TASK STATEMENT. Look through the lines below and extract each one that contains "objects".

----------

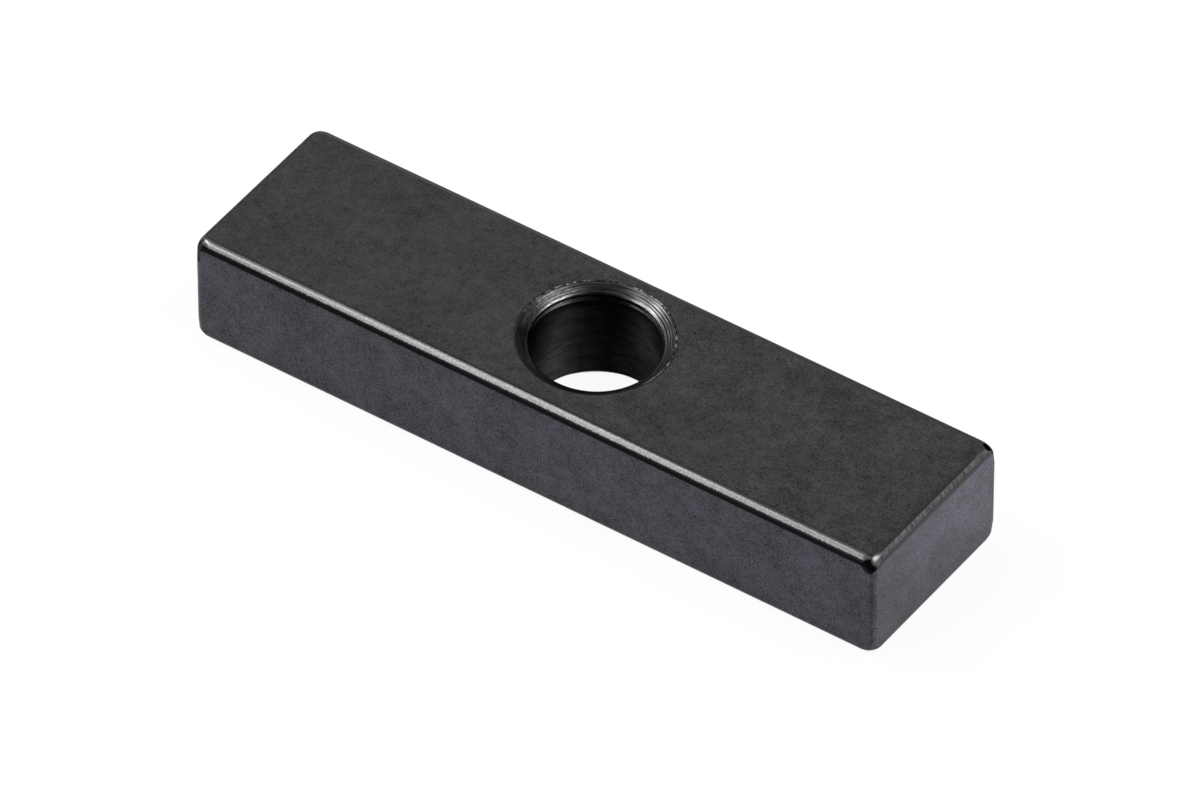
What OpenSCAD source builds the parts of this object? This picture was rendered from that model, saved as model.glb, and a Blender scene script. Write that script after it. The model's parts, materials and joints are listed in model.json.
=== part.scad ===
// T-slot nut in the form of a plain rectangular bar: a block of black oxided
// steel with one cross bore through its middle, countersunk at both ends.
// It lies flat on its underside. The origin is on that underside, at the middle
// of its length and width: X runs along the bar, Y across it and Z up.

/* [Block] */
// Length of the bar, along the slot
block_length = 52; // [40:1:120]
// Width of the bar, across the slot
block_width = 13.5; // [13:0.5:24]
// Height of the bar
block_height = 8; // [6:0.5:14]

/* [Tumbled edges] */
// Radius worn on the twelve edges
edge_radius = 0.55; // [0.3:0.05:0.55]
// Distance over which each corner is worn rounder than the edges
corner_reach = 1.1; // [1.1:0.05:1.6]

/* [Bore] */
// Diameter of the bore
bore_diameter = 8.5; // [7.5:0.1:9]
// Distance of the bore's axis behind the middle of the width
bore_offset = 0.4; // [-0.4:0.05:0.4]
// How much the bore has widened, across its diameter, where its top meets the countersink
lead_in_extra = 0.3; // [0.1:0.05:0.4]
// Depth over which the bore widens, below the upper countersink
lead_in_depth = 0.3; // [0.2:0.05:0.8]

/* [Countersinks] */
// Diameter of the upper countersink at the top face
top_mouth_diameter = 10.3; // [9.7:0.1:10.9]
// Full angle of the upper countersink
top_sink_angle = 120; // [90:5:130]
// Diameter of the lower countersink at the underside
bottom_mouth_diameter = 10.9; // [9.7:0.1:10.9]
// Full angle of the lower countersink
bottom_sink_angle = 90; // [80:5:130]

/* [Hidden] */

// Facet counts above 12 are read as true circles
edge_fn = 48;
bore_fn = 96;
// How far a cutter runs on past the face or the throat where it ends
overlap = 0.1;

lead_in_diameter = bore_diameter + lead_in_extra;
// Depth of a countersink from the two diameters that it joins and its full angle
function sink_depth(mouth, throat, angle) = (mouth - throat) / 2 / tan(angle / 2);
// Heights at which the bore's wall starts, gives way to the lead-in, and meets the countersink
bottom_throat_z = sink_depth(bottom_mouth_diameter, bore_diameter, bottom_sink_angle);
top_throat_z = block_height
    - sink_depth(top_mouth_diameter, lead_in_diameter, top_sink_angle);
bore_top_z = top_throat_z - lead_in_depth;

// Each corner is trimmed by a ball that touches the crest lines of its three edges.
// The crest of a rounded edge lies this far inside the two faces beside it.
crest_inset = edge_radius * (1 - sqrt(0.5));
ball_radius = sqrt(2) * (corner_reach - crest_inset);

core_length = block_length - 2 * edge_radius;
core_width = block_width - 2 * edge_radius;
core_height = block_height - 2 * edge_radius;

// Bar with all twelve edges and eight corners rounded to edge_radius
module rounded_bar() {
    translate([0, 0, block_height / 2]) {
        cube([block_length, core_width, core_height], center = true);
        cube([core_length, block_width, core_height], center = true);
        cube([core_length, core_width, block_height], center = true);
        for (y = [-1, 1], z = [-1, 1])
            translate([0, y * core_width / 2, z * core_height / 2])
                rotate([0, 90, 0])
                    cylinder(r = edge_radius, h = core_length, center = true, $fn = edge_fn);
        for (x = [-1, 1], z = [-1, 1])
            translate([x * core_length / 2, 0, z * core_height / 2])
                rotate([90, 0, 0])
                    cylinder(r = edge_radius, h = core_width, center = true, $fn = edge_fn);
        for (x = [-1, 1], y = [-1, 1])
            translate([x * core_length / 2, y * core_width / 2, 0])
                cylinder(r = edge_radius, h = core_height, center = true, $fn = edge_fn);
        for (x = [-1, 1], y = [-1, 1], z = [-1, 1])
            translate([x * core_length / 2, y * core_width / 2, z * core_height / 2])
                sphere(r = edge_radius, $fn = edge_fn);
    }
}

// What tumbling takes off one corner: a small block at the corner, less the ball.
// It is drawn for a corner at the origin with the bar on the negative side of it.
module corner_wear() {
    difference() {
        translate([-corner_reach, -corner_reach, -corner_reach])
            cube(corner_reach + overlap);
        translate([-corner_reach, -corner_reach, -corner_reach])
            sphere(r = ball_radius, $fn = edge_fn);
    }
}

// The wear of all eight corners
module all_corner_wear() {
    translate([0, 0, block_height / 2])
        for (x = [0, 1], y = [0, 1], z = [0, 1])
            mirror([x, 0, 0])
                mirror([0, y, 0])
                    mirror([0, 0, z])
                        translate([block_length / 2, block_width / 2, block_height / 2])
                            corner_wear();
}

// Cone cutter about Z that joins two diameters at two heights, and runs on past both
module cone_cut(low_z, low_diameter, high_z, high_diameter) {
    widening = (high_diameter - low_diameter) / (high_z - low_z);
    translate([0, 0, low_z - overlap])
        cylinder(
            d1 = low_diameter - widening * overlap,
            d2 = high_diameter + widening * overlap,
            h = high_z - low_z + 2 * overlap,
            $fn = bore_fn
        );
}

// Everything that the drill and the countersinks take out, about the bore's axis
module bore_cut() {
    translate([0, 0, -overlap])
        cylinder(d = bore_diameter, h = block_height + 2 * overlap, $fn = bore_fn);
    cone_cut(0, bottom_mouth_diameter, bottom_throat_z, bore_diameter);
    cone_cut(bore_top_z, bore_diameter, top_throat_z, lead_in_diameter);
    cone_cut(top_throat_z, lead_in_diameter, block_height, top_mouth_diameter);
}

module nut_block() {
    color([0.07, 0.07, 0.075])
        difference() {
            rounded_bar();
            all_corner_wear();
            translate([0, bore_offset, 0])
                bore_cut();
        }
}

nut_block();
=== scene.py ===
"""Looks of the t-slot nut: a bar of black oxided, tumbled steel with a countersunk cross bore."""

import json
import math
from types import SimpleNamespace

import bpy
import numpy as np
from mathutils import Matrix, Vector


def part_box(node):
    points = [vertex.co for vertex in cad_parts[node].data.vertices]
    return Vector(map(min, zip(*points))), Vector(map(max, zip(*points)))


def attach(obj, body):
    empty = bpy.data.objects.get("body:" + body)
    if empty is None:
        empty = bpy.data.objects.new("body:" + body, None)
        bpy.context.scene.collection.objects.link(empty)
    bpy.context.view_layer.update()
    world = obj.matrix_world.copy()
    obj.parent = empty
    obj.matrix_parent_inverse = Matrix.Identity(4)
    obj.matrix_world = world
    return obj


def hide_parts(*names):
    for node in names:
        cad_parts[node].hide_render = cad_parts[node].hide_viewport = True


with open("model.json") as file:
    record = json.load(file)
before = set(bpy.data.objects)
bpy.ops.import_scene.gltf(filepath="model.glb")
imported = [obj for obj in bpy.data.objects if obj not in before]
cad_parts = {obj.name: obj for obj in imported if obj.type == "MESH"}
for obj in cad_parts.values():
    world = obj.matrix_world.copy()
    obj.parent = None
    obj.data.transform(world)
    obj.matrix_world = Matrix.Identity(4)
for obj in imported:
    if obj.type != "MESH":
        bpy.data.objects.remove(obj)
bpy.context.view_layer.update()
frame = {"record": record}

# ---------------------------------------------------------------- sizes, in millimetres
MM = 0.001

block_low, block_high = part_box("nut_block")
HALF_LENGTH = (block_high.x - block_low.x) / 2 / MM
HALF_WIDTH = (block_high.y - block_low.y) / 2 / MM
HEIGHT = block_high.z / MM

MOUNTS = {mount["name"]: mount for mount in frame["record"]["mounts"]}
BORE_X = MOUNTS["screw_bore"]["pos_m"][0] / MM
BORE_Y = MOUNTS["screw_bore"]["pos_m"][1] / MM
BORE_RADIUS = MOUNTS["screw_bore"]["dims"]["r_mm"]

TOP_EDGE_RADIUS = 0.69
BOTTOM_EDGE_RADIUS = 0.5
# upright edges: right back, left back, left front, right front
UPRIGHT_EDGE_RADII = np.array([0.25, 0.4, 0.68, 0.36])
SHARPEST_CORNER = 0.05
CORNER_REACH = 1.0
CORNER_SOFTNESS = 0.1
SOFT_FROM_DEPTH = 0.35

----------

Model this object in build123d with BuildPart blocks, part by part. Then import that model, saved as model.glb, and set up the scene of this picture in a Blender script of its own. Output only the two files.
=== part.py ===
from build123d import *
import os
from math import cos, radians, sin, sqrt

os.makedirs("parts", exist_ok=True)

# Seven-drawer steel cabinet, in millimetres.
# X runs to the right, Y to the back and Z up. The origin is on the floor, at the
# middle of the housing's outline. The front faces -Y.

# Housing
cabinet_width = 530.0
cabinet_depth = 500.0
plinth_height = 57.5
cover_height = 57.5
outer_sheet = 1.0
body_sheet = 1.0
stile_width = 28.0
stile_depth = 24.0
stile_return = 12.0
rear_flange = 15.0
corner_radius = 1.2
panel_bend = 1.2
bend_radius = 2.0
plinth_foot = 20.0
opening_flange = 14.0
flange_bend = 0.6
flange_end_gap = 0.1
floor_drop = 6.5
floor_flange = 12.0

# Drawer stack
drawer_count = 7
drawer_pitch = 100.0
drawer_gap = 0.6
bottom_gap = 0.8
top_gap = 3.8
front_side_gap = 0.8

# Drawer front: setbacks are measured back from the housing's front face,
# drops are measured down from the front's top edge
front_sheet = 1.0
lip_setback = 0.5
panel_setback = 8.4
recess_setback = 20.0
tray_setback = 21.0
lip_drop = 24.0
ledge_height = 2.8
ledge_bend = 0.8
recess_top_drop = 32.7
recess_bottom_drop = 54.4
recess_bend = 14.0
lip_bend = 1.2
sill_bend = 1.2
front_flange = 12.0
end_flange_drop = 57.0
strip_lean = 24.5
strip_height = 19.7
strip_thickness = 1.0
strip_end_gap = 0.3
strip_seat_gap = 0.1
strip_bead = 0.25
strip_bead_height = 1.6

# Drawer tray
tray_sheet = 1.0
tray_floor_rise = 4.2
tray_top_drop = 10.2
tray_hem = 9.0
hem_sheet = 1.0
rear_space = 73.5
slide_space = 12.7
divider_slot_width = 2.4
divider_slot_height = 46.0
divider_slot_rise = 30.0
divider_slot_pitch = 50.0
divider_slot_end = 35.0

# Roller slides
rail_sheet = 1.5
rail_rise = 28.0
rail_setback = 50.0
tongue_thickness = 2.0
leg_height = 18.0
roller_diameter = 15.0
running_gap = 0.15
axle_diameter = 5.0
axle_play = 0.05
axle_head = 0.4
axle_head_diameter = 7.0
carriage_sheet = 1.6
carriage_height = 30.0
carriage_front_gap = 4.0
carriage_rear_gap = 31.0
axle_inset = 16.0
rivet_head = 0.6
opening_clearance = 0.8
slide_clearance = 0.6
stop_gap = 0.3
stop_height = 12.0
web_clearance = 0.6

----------

CORRECT ANSWER.
    empty = bpy.data.objects.get("body:" + body)
        empty = bpy.data.objects.new("body:" + body, None)
        bpy.context.scene.collection.objects.link(empty)
before = set(bpy.data.objects)
imported = [obj for obj in bpy.data.objects if obj not in before]
        bpy.data.objects.remove(obj)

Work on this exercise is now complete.